Coming back to presently-used sockets and thinking of LGA775, more performance is always better, right? Our off-the-shelf Intel Pentium Dual-Core E2160, running at just 1.8GHz in stock form, can be considered an underclocked Core 2 Duo, so don't let the Pentium nomenclature fool you. Our sojourn in to the world of overclocking highlighted that 3GHz should be a fairly routine clockspeed to hit with the shipping cooler, indicating significant frequency headroom.
Performance, too, is excellent in its overclocked state, often comfortably beating out a £110 Core 2 Duo E6750 - no mean CPU in its own right - in a range of benchmarks. What's more, with cheap-o motherboards now rated to 1333MHz FSB, a 3GHz E2160 falls right into spec. The Achilles heel, we suppose, is the lowly 1MiB of L2 cache that's exposed with applications such as gaming, where execution code doesn't quite fit in, but it's hard to ignore a 68 per cent overclock, right? Thinking of associated budget components, we'd put it on a £55 nForce 650i Ultra motherboard and add the same 2GiB of DDR2-800 memory as the AMD-based platform.
In short, picking the right low-end SKU and marrying it up with quality components needn't cost the earth. £150 will buy you a wholly decent subsystem to replace that four-year-old system that's now beginning to show its age. Then just add in the PCIe-based GPU of your choice for some high-octane gaming action.

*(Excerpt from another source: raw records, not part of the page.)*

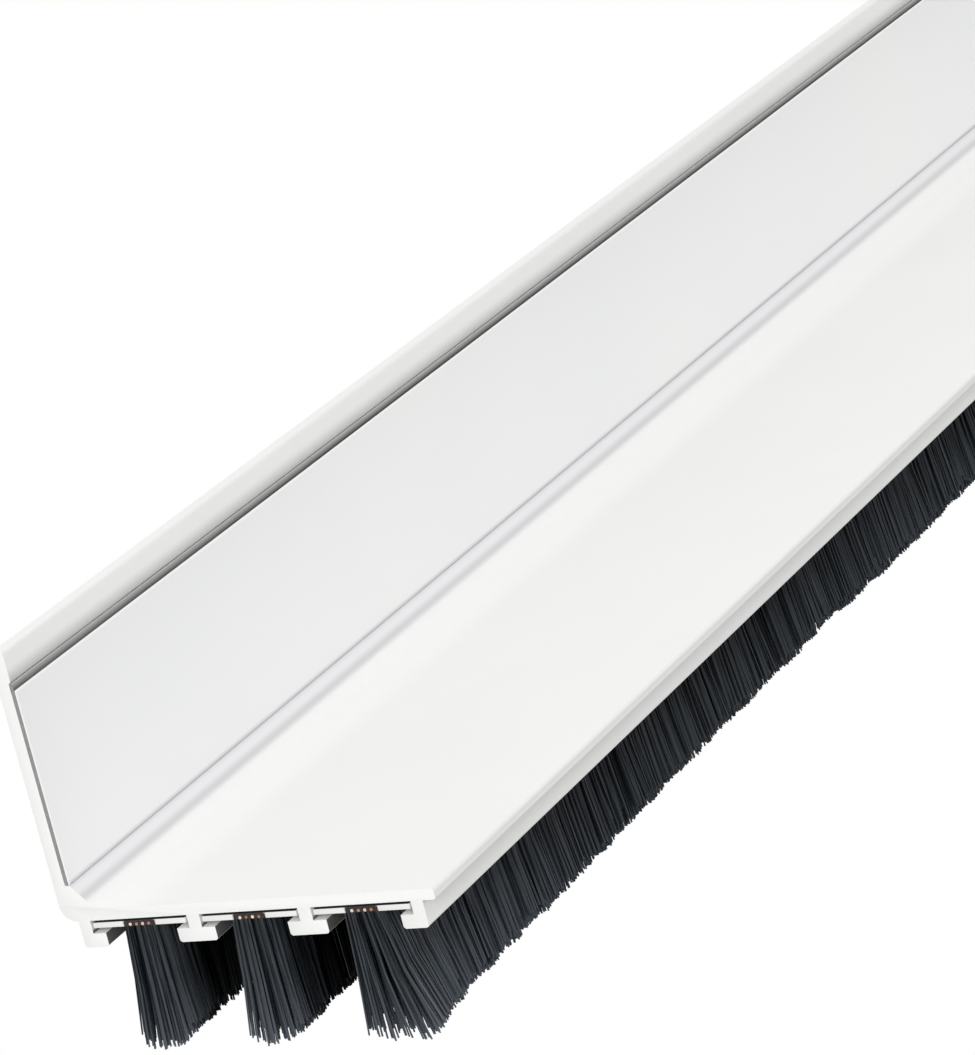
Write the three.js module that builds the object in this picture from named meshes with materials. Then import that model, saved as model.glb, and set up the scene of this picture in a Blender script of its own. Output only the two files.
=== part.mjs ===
// Door sweep: a white L-shaped extrusion with double-sided tape and a release liner on its
// upright leaf, and three brush strips that slide in T-slots under its short leaf.
// Millimetres. +X runs along the sweep, -Y points out of the taped face, +Z is up.
// Origin: on the release liner's outer face, at mid-length and level with the tape's middle.
import * as THREE from "three";

// Length of the extrusion, and so of everything that runs along it
const sweepLength = 914.4;

// Tape stack on the upright leaf, from the door's face inwards
const tapeWidth = 19;
const linerWidth = 18.6;
const linerThickness = 0.1;
const linerDrop = 0.25;
const adhesiveThickness = 0.05;
const foamThickness = 0.3;

// Upright leaf, and the lip that stands a little proud of the tape's seat above it
const leafThickness = 1.2;
const lipHeight = 3.05;
const lipAboveTape = 0.05;
const lipProud = 0.22;
const lipTopRadius = 0.4;
const lipUnderRadius = 0.2;

// Inside corner between the leaves: a sloping face that runs into a hollow curve
const linerToShoulder = 0.1;
const cornerHeight = 2.35;
const cornerRadius = 3.1;
const cornerSlope = THREE.MathUtils.degToRad(50);

// Short leaf
const plateThickness = 1.1;
const plateOverhang = 1.3;
const plateTopRadius = 0.45;
const plateUnderRadius = 0.2;

// T-slots under the short leaf
const slotCount = 3;
const slotWidth = 10;
const slotInset = 1.1;
const wallThickness = 1.2;
const dividerThickness = 1.3;
const footReach = 1.3;
const footThickness = 1.3;
const footCornerRadius = 0.3;

// Ribbon that carries the bristles, and the woven band at its middle
const ribbonThickness = 0.55;
const ribbonSideClearance = 0.2;
const ribbonTopClearance = 0.2;
const ribbonUnderClearance = 0.5;
const webThickness = 0.1;
const bandWidth = 3.2;
const bandClearance = 0.02;
const threadCount = 4;
const threadDiameter = 0.3;
const threadClearance = 0.03;

// Bristles
const bristleLength = 12.4;
const bristleTipWidth = 7;
const bristleClearance = 0.05;

// Places across the section that follow from the sizes above
const adhesiveOutY = linerThickness;
const foamY = adhesiveOutY + adhesiveThickness;
const adhesiveInY = foamY + foamThickness;
const leafInnerY = adhesiveInY + adhesiveThickness;
const leafOuterY = leafInnerY + leafThickness;
const tapeTopZ = tapeWidth / 2;
const linerBottomZ = -tapeWidth / 2 - linerDrop;
const shoulderZ = linerBottomZ - linerToShoulder;
const plateTopZ = shoulderZ - cornerHeight;
const roofZ = plateTopZ - plateThickness;
const footTopZ = roofZ - ribbonTopClearance - ribbonThickness - ribbonUnderClearance;
const footBottomZ = footTopZ - footThickness;
const slotPitch = slotWidth + dividerThickness;
const firstWallY = wallThickness - slotInset;
const lastWallY = -slotInset - slotCount * slotPitch + dividerThickness - wallThickness;
const plateEdgeY = lastWallY - plateOverhang;
const slotCentreY = (n) => -slotInset - slotWidth / 2 - n * slotPitch;

// Ribbon and bristle places measured down from the roof of a slot
const ribbonBottom = ribbonTopClearance + ribbonThickness;
const bandHeight = ribbonThickness - webThickness - bandClearance;
const notchWidth = threadDiameter + 2 * threadClearance;
const notchDepth = bandHeight / 2 + threadDiameter / 2;
const bristleRootRadius = bandWidth / 2;
const flexAxisDepth = ribbonBottom + bristleClearance + bristleRootRadius;
const bristleReach = bristleLength - bristleClearance - bristleRootRadius;

const curveSegments = 12;
const quarter = Math.PI / 2;

function plastic(name, color, roughness) {
  return new THREE.MeshStandardMaterial({ name, color, roughness, metalness: 0 });
}

const whitePlastic = plastic("white_extrusion", 0xf1f1ee, 0.35);
const adhesiveClear = plastic("acrylic_adhesive", 0x9c9c98, 0.6);
const foamGrey = plastic("grey_foam", 0x5a5a58, 0.9);
const linerFilm = plastic("release_film", 0xededeb, 0.3);
const ribbonWhite = plastic("woven_ribbon", 0xf4f3ef, 0.6);
const bandDark = plastic("woven_band", 0x554c45, 0.85);
const threadCream = plastic("cream_thread", 0xd4cbc4, 0.7);
const threadBrown = plastic("brown_thread", 0x8a6a5c, 0.7);
const bristleDark = plastic("dark_bristles", 0x2d3035, 0.6);

// A bar along X whose section is an outline in (y, z).
const sectionToRow = new THREE.Matrix4().makeBasis(
  new THREE.Vector3(0, 1, 0),
  new THREE.Vector3(0, 0, 1),
  new THREE.Vector3(1, 0, 0),
);

function bar(name, outline, material) {
  const geometry = new THREE.ExtrudeGeometry(outline, {
    depth: sweepLength,
    steps: 1,
    bevelEnabled: false,
    curveSegments,
  });
  geometry.translate(0, 0, -sweepLength / 2);
  geometry.applyMatrix4(sectionToRow);
  const mesh = new THREE.Mesh(geometry, material);
  mesh.name = name;
  return mesh;
}

function rectangle(y0, z0, y1, z1) {
  const outline = new THREE.Shape();
  outline.moveTo(y0, z0);
  outline.lineTo(y1, z0);
  outline.lineTo(y1, z1);
  outline.lineTo(y0, z1);
  outline.closePath();
  return outline;
}

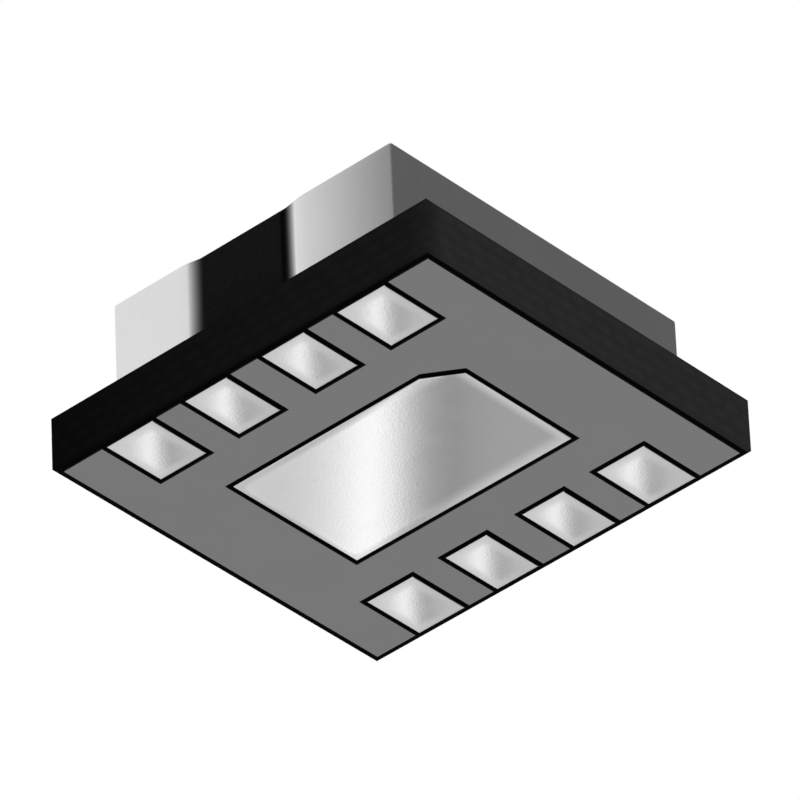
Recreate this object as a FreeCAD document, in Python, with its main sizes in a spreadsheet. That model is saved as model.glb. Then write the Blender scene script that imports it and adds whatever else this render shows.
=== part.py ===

There is a clear-cut winner here, folks, and it's you. Intel hammers AMD with the potent mix of technology and low pricing. AMD fights back with inventive SKUs that offer sound price-to-performance ratios. The slugfest ensures that, in the short-term at least, there is great value on offer for those prepared to be creative in building a PC.